Cieciora
© Marcin Obara/PAPCieciora said the Polish cabinet was critical of using insects as food and vowed that the government "will protect traditional food values and the freedom of choice."
A Polish deputy agriculture minister has criticised the EU's recent approval of two types of insects for use in food products, saying there was a campaign to overturn the "dietary values of the West".


Comment: The West's dietary guidelines are fairly skewed already - favoring detrimental carbohydrates over optimal animal products - but this propaganda push for insects is another level of sinister.


In January, the EU approved house crickets and the larvae of lesser mealworms for human consumption in powder and other dried forms as part of a drive to limit the impact animal farming has on the environment.

Insects, which are a popular food choice in many parts of the world, are rich in protein and require much less land and water than meat to produce.


Comment: At least in the Western world, bugs of various kinds were a last resort during times of hunger and famine; and for good reason, people knew that humans weren't designed to eat them. In more recent times, research has shown that farmed insects are riddled with parasites, and the chitin of which their bodies are often composed is indigestible, and likely harmful, to humans.

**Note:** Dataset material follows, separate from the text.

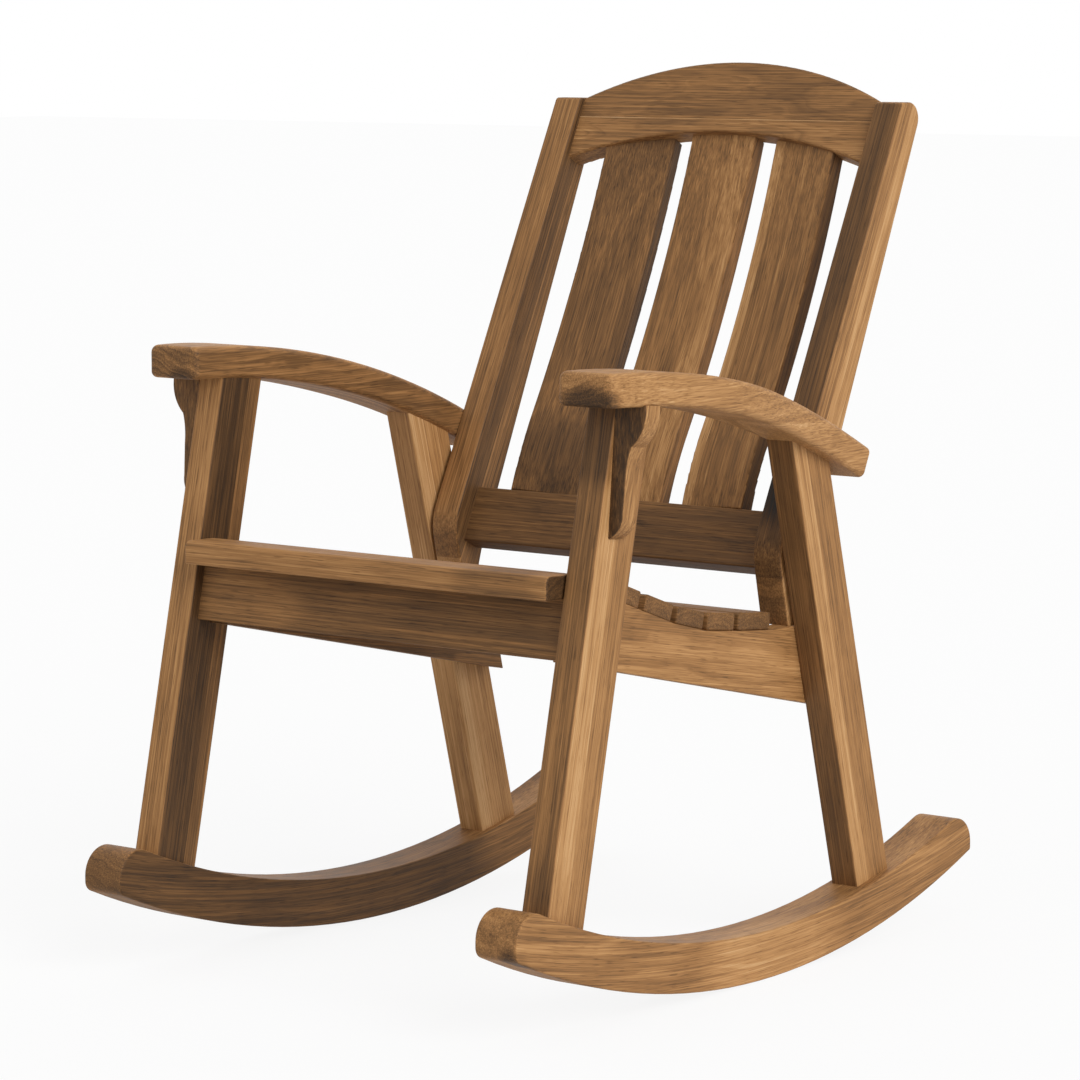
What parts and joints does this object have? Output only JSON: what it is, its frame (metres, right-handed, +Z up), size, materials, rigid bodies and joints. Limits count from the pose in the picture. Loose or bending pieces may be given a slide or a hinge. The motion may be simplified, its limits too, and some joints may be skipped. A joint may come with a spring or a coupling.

But Krzysztof Cieciora, a deputy agriculture minister, told the state-owned Radio Lodz on Friday that the debate on the inclusion of insects in foods being sold in the EU is the beginning of "a battle, a food war."

"They are trying to change trends," he went on to say.


Comment: Indeed. As the establishment proved with the lockdowns, their behavioral engineers can get many people to do the most ridiculous, and grotesque, things; and even those that don't participate can be easily silenced.


"I believe the debate is still ahead," he said, adding that he expected an aggressive campaign promoting the consumption of insects and insect-based products.

"Overturning dietary values in the West is becoming a serious element of discussion," he said.

"Of course, we don't agree to these alternatives," he said. "We don't agree for someone to tell us what and how much we should eat."


Comment: They're not only telling you what to eat, they're pulling those items they don't want you to eat from the shelves so you can't even buy them: Retail giant Lidl to sell less meat in sinister plant-based food push


Cieciora said the Polish cabinet was critical of using insects as food and vowed that the government "will protect traditional food values and the freedom of choice."

Poland would not ban food products made from insects, he added, but such products must be clearly labelled.


Comment: Which, with soaring inflation, means that the poor and vulnerable will end up eating them anyway.


EU regulations already require such labelling.

According to the UN, the meat and dairy industry is responsible for 14.5 percent of global greenhouse gas emissions.